AVAILABLE DATA —
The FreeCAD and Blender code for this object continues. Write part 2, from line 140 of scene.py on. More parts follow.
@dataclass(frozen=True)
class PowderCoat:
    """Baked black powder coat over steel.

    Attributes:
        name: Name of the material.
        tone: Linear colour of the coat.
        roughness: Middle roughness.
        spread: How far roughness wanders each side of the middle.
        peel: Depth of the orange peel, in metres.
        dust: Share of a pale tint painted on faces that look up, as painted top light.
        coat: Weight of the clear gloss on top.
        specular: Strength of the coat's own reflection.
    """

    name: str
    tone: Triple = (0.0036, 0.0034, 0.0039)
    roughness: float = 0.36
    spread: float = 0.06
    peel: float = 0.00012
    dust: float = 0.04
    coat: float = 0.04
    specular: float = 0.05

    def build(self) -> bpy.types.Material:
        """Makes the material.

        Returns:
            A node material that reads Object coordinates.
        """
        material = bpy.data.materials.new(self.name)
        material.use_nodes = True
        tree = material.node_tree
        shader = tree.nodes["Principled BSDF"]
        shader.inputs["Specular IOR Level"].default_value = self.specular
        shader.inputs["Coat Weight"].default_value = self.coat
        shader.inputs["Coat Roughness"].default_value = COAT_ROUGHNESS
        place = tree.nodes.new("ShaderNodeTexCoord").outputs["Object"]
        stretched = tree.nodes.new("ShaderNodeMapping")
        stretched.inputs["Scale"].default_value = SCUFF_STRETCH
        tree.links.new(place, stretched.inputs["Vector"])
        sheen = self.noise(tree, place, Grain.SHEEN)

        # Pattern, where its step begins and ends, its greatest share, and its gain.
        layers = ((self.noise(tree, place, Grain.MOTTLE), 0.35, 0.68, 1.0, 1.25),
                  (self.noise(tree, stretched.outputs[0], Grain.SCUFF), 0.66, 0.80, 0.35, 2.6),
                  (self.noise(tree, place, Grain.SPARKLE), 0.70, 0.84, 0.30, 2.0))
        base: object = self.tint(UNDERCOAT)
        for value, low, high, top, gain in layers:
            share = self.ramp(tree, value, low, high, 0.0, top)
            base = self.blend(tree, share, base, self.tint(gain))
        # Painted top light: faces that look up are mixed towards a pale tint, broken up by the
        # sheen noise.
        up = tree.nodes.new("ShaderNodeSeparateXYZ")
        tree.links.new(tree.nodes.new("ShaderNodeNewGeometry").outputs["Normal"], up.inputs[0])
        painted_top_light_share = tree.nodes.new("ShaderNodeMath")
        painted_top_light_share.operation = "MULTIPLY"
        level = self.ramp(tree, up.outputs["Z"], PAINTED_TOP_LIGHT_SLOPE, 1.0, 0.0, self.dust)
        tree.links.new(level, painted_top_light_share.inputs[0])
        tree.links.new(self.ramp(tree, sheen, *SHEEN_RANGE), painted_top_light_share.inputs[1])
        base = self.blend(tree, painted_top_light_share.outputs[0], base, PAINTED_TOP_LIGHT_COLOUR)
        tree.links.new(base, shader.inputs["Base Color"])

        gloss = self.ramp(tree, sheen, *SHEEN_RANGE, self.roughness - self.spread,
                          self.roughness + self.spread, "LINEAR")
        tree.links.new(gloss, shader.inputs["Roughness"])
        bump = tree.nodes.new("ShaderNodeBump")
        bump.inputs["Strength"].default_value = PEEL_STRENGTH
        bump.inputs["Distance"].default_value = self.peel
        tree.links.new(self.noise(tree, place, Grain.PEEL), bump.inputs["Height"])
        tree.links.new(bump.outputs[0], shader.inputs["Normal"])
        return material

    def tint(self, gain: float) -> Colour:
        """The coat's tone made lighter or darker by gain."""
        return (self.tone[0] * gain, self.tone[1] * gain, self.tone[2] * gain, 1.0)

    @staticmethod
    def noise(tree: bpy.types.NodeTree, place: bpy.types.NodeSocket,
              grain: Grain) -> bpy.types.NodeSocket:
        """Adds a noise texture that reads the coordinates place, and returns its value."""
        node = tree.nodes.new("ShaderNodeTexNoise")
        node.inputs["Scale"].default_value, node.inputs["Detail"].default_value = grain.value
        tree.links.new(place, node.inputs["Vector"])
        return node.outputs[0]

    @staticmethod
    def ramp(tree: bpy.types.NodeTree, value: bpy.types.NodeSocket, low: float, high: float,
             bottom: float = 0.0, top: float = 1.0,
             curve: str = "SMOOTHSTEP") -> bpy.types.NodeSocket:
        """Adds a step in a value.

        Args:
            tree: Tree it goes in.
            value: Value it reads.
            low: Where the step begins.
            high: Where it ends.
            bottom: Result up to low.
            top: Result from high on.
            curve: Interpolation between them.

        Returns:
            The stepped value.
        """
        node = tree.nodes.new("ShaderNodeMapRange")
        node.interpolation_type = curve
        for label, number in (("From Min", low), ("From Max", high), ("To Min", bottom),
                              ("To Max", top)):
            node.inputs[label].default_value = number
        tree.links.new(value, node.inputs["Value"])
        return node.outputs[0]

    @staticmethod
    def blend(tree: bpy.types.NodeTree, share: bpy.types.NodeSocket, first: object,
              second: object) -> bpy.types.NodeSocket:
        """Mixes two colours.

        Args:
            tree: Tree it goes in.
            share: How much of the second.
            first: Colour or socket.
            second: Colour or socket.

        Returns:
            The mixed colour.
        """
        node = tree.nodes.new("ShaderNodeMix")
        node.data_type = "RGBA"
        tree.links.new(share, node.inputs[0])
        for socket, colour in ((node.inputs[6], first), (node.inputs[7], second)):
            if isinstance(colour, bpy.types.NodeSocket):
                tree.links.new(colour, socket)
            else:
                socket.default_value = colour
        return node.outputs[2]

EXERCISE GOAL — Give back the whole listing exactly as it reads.

RESULT OF THIS TASK —
The FreeCAD and Blender code for this object continues. Write part 2, from line 140 of scene.py on. More parts follow.
@dataclass(frozen=True)
class PowderCoat:
    """Baked black powder coat over steel.

    Attributes:
        name: Name of the material.
        tone: Linear colour of the coat.
        roughness: Middle roughness.
        spread: How far roughness wanders each side of the middle.
        peel: Depth of the orange peel, in metres.
        dust: Share of a pale tint painted on faces that look up, as painted top light.
        coat: Weight of the clear gloss on top.
        specular: Strength of the coat's own reflection.
    """

    name: str
    tone: Triple = (0.0036, 0.0034, 0.0039)
    roughness: float = 0.36
    spread: float = 0.06
    peel: float = 0.00012
    dust: float = 0.04
    coat: float = 0.04
    specular: float = 0.05

    def build(self) -> bpy.types.Material:
        """Makes the material.

        Returns:
            A node material that reads Object coordinates.
        """
        material = bpy.data.materials.new(self.name)
        material.use_nodes = True
        tree = material.node_tree
        shader = tree.nodes["Principled BSDF"]
        shader.inputs["Specular IOR Level"].default_value = self.specular
        shader.inputs["Coat Weight"].default_value = self.coat
        shader.inputs["Coat Roughness"].default_value = COAT_ROUGHNESS
        place = tree.nodes.new("ShaderNodeTexCoord").outputs["Object"]
        stretched = tree.nodes.new("ShaderNodeMapping")
        stretched.inputs["Scale"].default_value = SCUFF_STRETCH
        tree.links.new(place, stretched.inputs["Vector"])
        sheen = self.noise(tree, place, Grain.SHEEN)

        # Pattern, where its step begins and ends, its greatest share, and its gain.
        layers = ((self.noise(tree, place, Grain.MOTTLE), 0.35, 0.68, 1.0, 1.25),
                  (self.noise(tree, stretched.outputs[0], Grain.SCUFF), 0.66, 0.80, 0.35, 2.6),
                  (self.noise(tree, place, Grain.SPARKLE), 0.70, 0.84, 0.30, 2.0))
        base: object = self.tint(UNDERCOAT)
        for value, low, high, top, gain in layers:
            share = self.ramp(tree, value, low, high, 0.0, top)
            base = self.blend(tree, share, base, self.tint(gain))
        # Painted top light: faces that look up are mixed towards a pale tint, broken up by the
        # sheen noise.
        up = tree.nodes.new("ShaderNodeSeparateXYZ")
        tree.links.new(tree.nodes.new("ShaderNodeNewGeometry").outputs["Normal"], up.inputs[0])
        painted_top_light_share = tree.nodes.new("ShaderNodeMath")
        painted_top_light_share.operation = "MULTIPLY"
        level = self.ramp(tree, up.outputs["Z"], PAINTED_TOP_LIGHT_SLOPE, 1.0, 0.0, self.dust)
        tree.links.new(level, painted_top_light_share.inputs[0])
        tree.links.new(self.ramp(tree, sheen, *SHEEN_RANGE), painted_top_light_share.inputs[1])
        base = self.blend(tree, painted_top_light_share.outputs[0], base, PAINTED_TOP_LIGHT_COLOUR)
        tree.links.new(base, shader.inputs["Base Color"])

        gloss = self.ramp(tree, sheen, *SHEEN_RANGE, self.roughness - self.spread,
                          self.roughness + self.spread, "LINEAR")
        tree.links.new(gloss, shader.inputs["Roughness"])
        bump = tree.nodes.new("ShaderNodeBump")
        bump.inputs["Strength"].default_value = PEEL_STRENGTH
        bump.inputs["Distance"].default_value = self.peel
        tree.links.new(self.noise(tree, place, Grain.PEEL), bump.inputs["Height"])
        tree.links.new(bump.outputs[0], shader.inputs["Normal"])
        return material

    def tint(self, gain: float) -> Colour:
        """The coat's tone made lighter or darker by gain."""
        return (self.tone[0] * gain, self.tone[1] * gain, self.tone[2] * gain, 1.0)

    @staticmethod
    def noise(tree: bpy.types.NodeTree, place: bpy.types.NodeSocket,
              grain: Grain) -> bpy.types.NodeSocket:
        """Adds a noise texture that reads the coordinates place, and returns its value."""
        node = tree.nodes.new("ShaderNodeTexNoise")
        node.inputs["Scale"].default_value, node.inputs["Detail"].default_value = grain.value
        tree.links.new(place, node.inputs["Vector"])
        return node.outputs[0]

    @staticmethod
    def ramp(tree: bpy.types.NodeTree, value: bpy.types.NodeSocket, low: float, high: float,
             bottom: float = 0.0, top: float = 1.0,
             curve: str = "SMOOTHSTEP") -> bpy.types.NodeSocket:
        """Adds a step in a value.

        Args:
            tree: Tree it goes in.
            value: Value it reads.
            low: Where the step begins.
            high: Where it ends.
            bottom: Result up to low.
            top: Result from high on.
            curve: Interpolation between them.

        Returns:
            The stepped value.
        """
        node = tree.nodes.new("ShaderNodeMapRange")
        node.interpolation_type = curve
        for label, number in (("From Min", low), ("From Max", high), ("To Min", bottom),
                              ("To Max", top)):
            node.inputs[label].default_value = number
        tree.links.new(value, node.inputs["Value"])
        return node.outputs[0]

    @staticmethod
    def blend(tree: bpy.types.NodeTree, share: bpy.types.NodeSocket, first: object,
              second: object) -> bpy.types.NodeSocket:
        """Mixes two colours.

        Args:
            tree: Tree it goes in.
            share: How much of the second.
            first: Colour or socket.
            second: Colour or socket.

        Returns:
            The mixed colour.
        """
        node = tree.nodes.new("ShaderNodeMix")
        node.data_type = "RGBA"
        tree.links.new(share, node.inputs[0])
        for socket, colour in ((node.inputs[6], first), (node.inputs[7], second)):
            if isinstance(colour, bpy.types.NodeSocket):
                tree.links.new(colour, socket)
            else:
                socket.default_value = colour
        return node.outputs[2]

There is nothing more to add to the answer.